Again, while not directly relevant to our discussion here, permit me to venture another analogy that might help illustrate a point: You show me your mountain climber’s rack. It’s festooned with all manner of gadgets and devices. And you explain to me how this one is for jamming into a crack, that one is for securing a rope. I understand to some extent what you are explaining. But I don’t know anything about mountain climbing itself. I don’t know that the purpose for all this equipment is to enable your starting at the bottom of a mountain and making your way to the top. Well, you say, in the case of a martial ryu, the goal is pretty much self-evident. It is to win in combat. That’s not exactly so, but even if it were, the way we in a ryu are seeking to win is veiled to you. The principles we go about to accommodate that task are not going to be revealed. They would probably be largely opaque even if we tried to explain them. They are, in essence, learned only through the experience provided by the ryu. Watching or even learning by rote a kata without some introduction into the fundamental principles of the ryu is like looking at a climber’s rack and having some superficial explanation of what’s on there and then assuming you know what it’s all about or even that you have some basic grasp on it. You don’t. You can’t.

Kata are the climber’s cams, chocks, stoppers, and carabiners. The latter have evolved, remarkably, as you know if you are a climber. But that equipment is not a means unto itself. It is designed for a purpose and to the extent it might change, if it enables the climber to reach his goal, nobody’s complaining. If it is designed, however, by people with no direct experience at climbing, you’re going to have some problems.

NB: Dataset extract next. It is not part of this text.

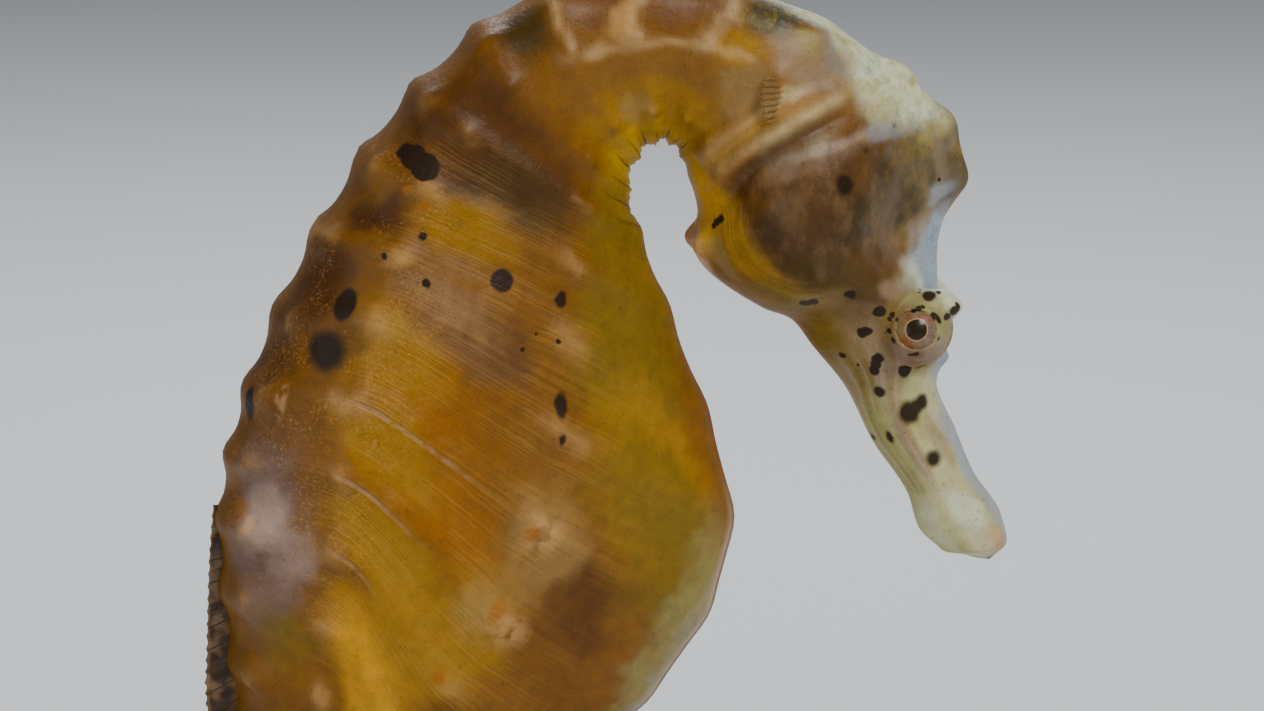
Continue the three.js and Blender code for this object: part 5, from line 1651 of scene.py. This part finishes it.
# %% Plinth
plinth_low, plinth_high = (np.array(corner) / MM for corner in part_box("stand_base"))
PLINTH_CORNER, CORNER_STEP = 12.0, 4.5
PLINTH_PROFILE = [  # inset and height in mm
    (2.4, 0), (0.9, 0), (0.25, 0.25), (0, 0.9), (0, 4.4), (0.15, 4.75), (0.5, 4.95), (1.3, 5.05), (1.5, 5.3),
    (1.55, 6.0), (1.75, 6.9), (2.2, 7.7), (2.9, 8.35), (3.9, 8.8), (5.2, 9.0),
]


def plinth_loop(inset):
    """A rounded rectangle, set in from the plinth's outline."""
    half = (plinth_high - plinth_low)[:2] / 2 - PLINTH_CORNER
    middle = (plinth_high + plinth_low)[:2] / 2
    turn = np.radians(np.arange(0, 91, CORNER_STEP))
    loop = []
    for quarter, (sx, sy) in enumerate(((1, 1), (-1, 1), (-1, -1), (1, -1))):
        angle = turn + quarter * math.pi / 2
        corner = middle + half * (sx, sy)
        arc = np.column_stack([np.cos(angle), np.sin(angle)])
        loop.append(corner + (PLINTH_CORNER - inset) * arc)
    return np.vstack(loop)


SHARP_EDGE = math.radians(35)


def lofted(name, loops):
    """A closed piece through loops of equal length, capped at both ends."""
    count = len(loops[0])
    faces = [list(range(count))[::-1], [len(loops) * count - count + n for n in range(count)]]
    for r in range(len(loops) - 1):
        for c in range(count):
            p, q = r * count + c, r * count + (c + 1) % count
            faces.append([p, q, q + count, p + count])
    mesh = mesh_from(name, np.vstack(loops), faces)
    mesh.shade_smooth()
    mesh.set_sharp_from_angle(angle=SHARP_EDGE)
    return new_object(name, mesh)


stretch = (plinth_high[2] - plinth_low[2]) / PLINTH_PROFILE[-1][1]
loops = []
for inset, rise in PLINTH_PROFILE:
    flat = plinth_loop(inset)
    loops.append(np.column_stack([flat, np.full(len(flat), plinth_low[2] + rise * stretch)]))
plinth = lofted("plinth", loops)
print("plinth faces:", len(plinth.data.polygons))

# %% [markdown]
# Walnut is dark brown with long, slightly wavering growth bands along the plank, and short open pores
# that follow the same direction. The end grain shows the bands as rings. All of it is one solid pattern
# that depends on the place in the wood, so the sides and the top agree, under a thin satin varnish.

# %% Walnut
WALNUT_DARK, WALNUT_LIGHT, WALNUT_SHADE, PORE = (52, 31, 19), (96, 61, 37), (74, 45, 26), (30, 17, 10)
BANDS = 9.0
wood, tree, shader = new_material("oiled walnut")
place = node(tree, "ShaderNodeTexCoord").outputs["Object"]
plank = vector_node(tree, "MULTIPLY", place, (7.0, 110.0, 150.0))
bands = math_node(tree, "PINGPONG", product(tree, noise(tree, plank, 1.0, 3.0, 0.55), BANDS), 0.5)
shade = noise(tree, vector_node(tree, "MULTIPLY", place, (16.0, 60.0, 60.0)), 1.0, 2.0)
along_plank = vector_node(tree, "MULTIPLY", place, (260.0, 3600.0, 3600.0))
pores = ramp(tree, noise(tree, along_plank, 1.0, 2.0), 0.6, 0.68)
brown = mix(tree, ramp(tree, bands, 0.05, 0.4), colour(*WALNUT_DARK), colour(*WALNUT_LIGHT))
brown = mix(tree, ramp(tree, shade, 0.35, 0.68), brown, colour(*WALNUT_SHADE))
brown = cover(tree, brown, pores, 0.75, PORE)
fill(tree, shader, {
    "Base Color": brown, "Roughness": scaled(tree, bands, 0.12, 0.36), "Coat Weight": 0.25,
    "Coat Roughness": 0.18,
})
wood_height = math_node(tree, "SUBTRACT", product(tree, bands, 0.3), pores)
add_bump(tree, shader, wood_height, strength=0.4, distance=0.00012)
print("walnut:", len(tree.nodes), "nodes")

# %% The plinth takes its place
plinth.data.materials.append(wood)
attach(plinth, "root")
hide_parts("stand_base")
print("plinth, in mm:", np.round(plinth_high - plinth_low, 1))

# %% [markdown]
# Each rod rises from a small turned collar and ends in a bead and a slim pin, which hides well under the
# animal. The pin's end is not flat: each of its points looks straight up for the skin and stops just
# under it, so that the animal rests on a shaped end.

# %% Brass rods
skin_above = BVHTree.FromPolygons((all_points * MM).tolist(), faces)
ROD_RADIUS, PIN_RADIUS, PIN_GAP, ROD_SINK = 1.5, 0.7, 0.04, 0.3
ROD_STEP = 7.5
HIGHEST_END = 0.6
COLLAR = [(2.9, 0.0), (2.9, 1.0), (2.75, 1.35), (2.35, 1.5), (1.95, 1.75), (1.75, 2.2)]  # radius, height
SHAFT_FOOT = [(ROD_RADIUS, 2.9), (ROD_RADIUS, 4.0)]
# The parts at the top are given as radius and drop: below the solid rod's top, and then below the skin.
BEAD = [(ROD_RADIUS, 5.6), (1.75, 5.4), (1.95, 5.0), (1.75, 4.6), (1.3, 4.3), (0.8, 3.7), (PIN_RADIUS, 3.0)]
PIN_END = [(PIN_RADIUS, 0.5), (PIN_RADIUS, 0.1), (PIN_RADIUS - 0.1, 0.0), (0.3, 0.0), (0.1, 0.0)]


def skin_over(x, y, limit):
    """The height of the skin over a place on the plinth, no higher than the limit."""
    hit = skin_above.ray_cast(Vector((x * MM, y * MM, (plinth_high[2] + 1) * MM)), Vector((0, 0, 1)))[0]
    return min(hit[2] / MM, limit) if hit is not None else limit


def brass_rod(name, node_name):
    low, high = (np.array(corner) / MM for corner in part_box(node_name))
    middle = np.array([(low[0] + high[0]) / 2, 0])
    top, foot = high[2], plinth_high[2] - ROD_SINK
    turn = np.radians(np.arange(0, 360, ROD_STEP))
    circle = np.column_stack([np.cos(turn), np.sin(turn)])
    profile = [(radius, foot + rise) for radius, rise in COLLAR + SHAFT_FOOT]
    profile += [(radius, top - drop) for radius, drop in BEAD]
    rows = [np.column_stack([middle + radius * circle, np.full(len(turn), z)]) for radius, z in profile]
    for radius, drop in PIN_END:
        flat = middle + radius * circle
        skin_height = np.array([skin_over(x, y, top + HIGHEST_END) for x, y in flat])
        rows.append(np.column_stack([flat, skin_height - PIN_GAP - drop]))
    return lofted(name, rows)


print("rod: %.0f mm thick, its pin %.1f mm" % (2 * ROD_RADIUS, 2 * PIN_RADIUS))

# %% [markdown]
# Polished brass has no colour under its gloss: what one sees is the room in a yellow mirror, so the
# shader is fully metallic. A mirror without a fault looks false, so the lathe has left fine rings round
# each rod, and a little tarnish makes some places darker and duller than others.

# %% Brass
BRASS_BRIGHT, BRASS_TARNISH, BRASS_LINE = (204, 164, 92), (150, 108, 54), (120, 88, 44)
brass, tree, shader = new_material("satin brass")
place = node(tree, "ShaderNodeTexCoord").outputs["Object"]
turning = noise(tree, vector_node(tree, "MULTIPLY", place, (300.0, 300.0, 9000.0)), 1.0, 2.0)
tarnish = noise(tree, place, 130.0, 4.0, 0.6)
gold = mix(tree, ramp(tree, tarnish, 0.45, 0.75), colour(*BRASS_BRIGHT), colour(*BRASS_TARNISH))
gold = cover(tree, gold, turning, 0.25, BRASS_LINE)
rough = scaled(tree, tarnish, 0.25, scaled(tree, turning, 0.12, 0.12))
fill(tree, shader, {"Base Color": gold, "Metallic": 1.0, "Roughness": rough})
add_bump(tree, shader, turning, strength=0.25, distance=0.00003)
for name in ("rod_body", "rod_tail"):
    rod_piece = brass_rod(name, f"stand_{name}")
    rod_piece.data.materials.append(brass)
    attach(rod_piece, "root")
    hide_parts(f"stand_{name}")
    print(name, "faces:", len(rod_piece.data.polygons))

Well, you say, nobody alive today who is teaching a koryu has killed someone in combat with a sword. Therefore any changes implemented in kata are likely to be as useless as climbing equipment devised by non-climbers. That analogy would be accurate if—big if—the goal of the ryu was to kill people. That is not, as I mentioned above, the goal of a martial ryu. Their goals are, of necessity, much broader. The ryu is attempting to organize perception and physical responses in distinctive ways that are consistent with the founder’s principles. The ryu does not “teach me to win” so much as it shapes my volition so I can successfully employ those principles to win or accomplish whatever I need to. I mentioned the Okura School of kyogen above. Nomura Manzo, one master of that school described the training process within a ryu very well. It isn’t to “teach” you, he said. It is “satoraseru.” The best translation might be “to draw you toward a realization.” To be brought along, through the workings of a ryu’s curriculum, to a realization is an extraordinary process. To understand that this is the impetus of a ryu is to put in perspective the ryu as an institution, one with a remarkable past and a unique present.